Oh i didn’t describe how he looks right. And you thought this crush was all about appearance up til now. 😉 He’s handsome and very chocolate boy looks. He’s tall, 5’11” I think, fair, Lean body, broad shoulders, strong and muscled arms (not too much, just like i like it), he’s a little on  skinny side but only below waist hey i didn’t think anything dirty. Really!. He has nice features but not pretty type, more like chocolate handsome type Oh! did I already mention that before!  And he’s fond of piercings, he doesn’t have any but i know he like it coz he sometimes wears those clip on kinna thing on his eyebrow and he still looks so sweet and innocent. OOhhhh! 

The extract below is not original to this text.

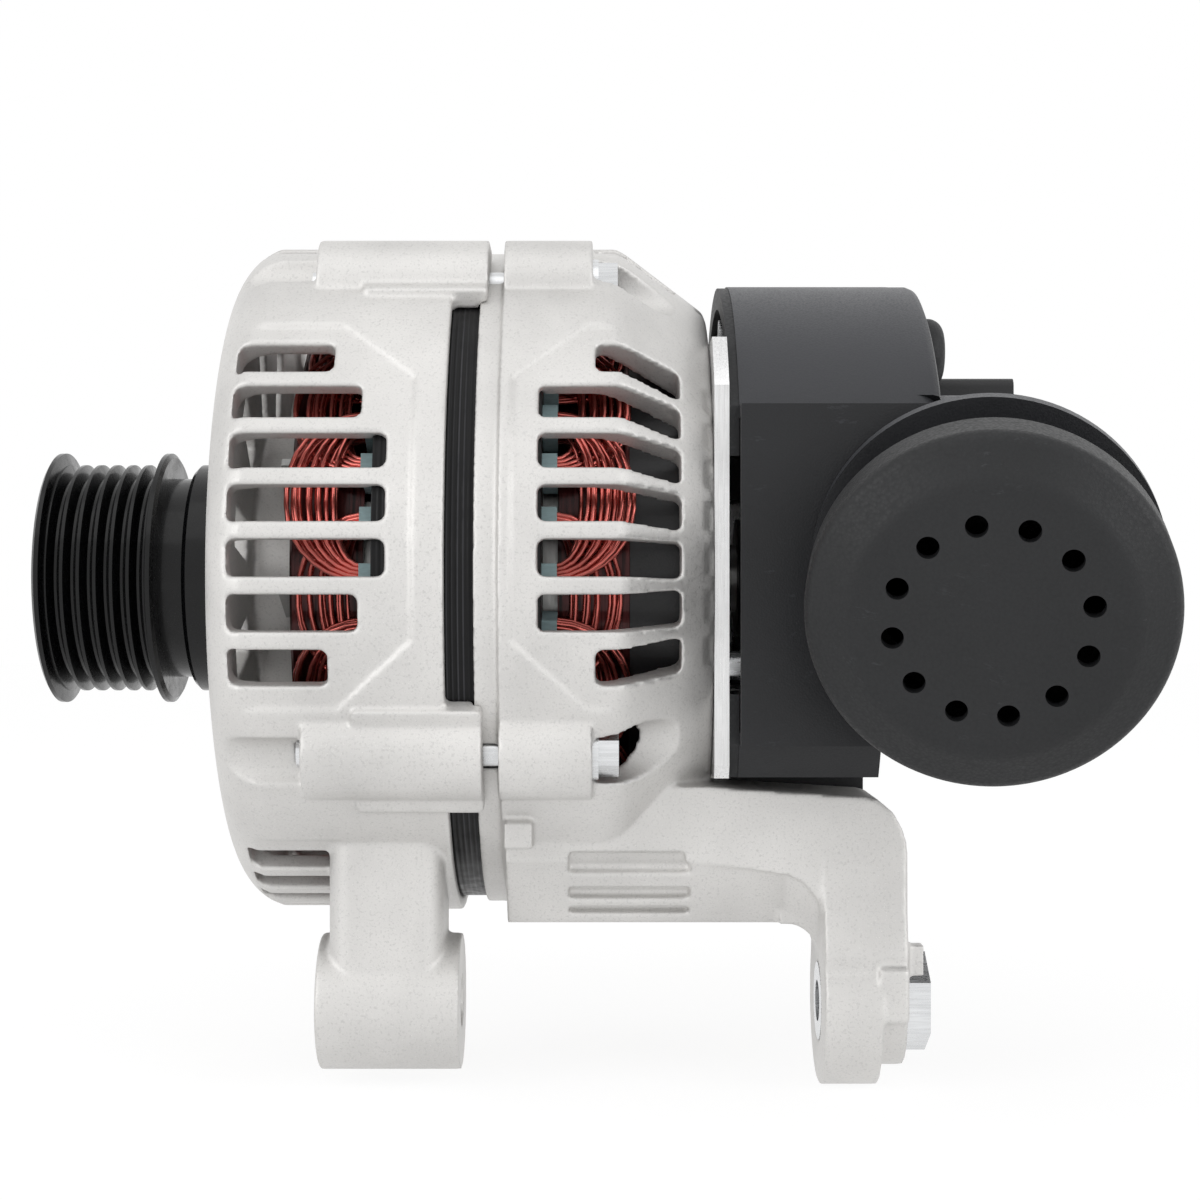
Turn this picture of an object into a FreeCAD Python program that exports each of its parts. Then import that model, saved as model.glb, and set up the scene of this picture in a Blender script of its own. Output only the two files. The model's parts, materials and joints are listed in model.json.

 So after my workshop i got promoted to the next level in jazz and had to choose a weekday time and also my work timings got changed to early morning to mid afternoon so i could take the classes easily. Then i found that he ‘D’ would be taking my classes, i was sooo happy. Later i found some other instructor took the place. Anyways so i did think that only because of him was a stupid reason to move my class considering he didn’t even know my name I was trying to save my pride here,  so i stuck to my classes for a month and found that I was coming late almost on all days. I ignored it for sometime but realized there was no point in missing my dance just because i had a crush on D and think he’s soo cute. So i went and asked to get my batch changed to the one in which he teaches  that’s the only other option ya 🙂 Lucky me!  and then after i wrote the application for that i came to know that my work hours had also moved a little late, which would have made it difficult for me to reach my earlier schedule for class on time. So there everything worked out so well 🙂 Today will be my last class with the old batch and i will be joining his batch from coming monday. Yupee!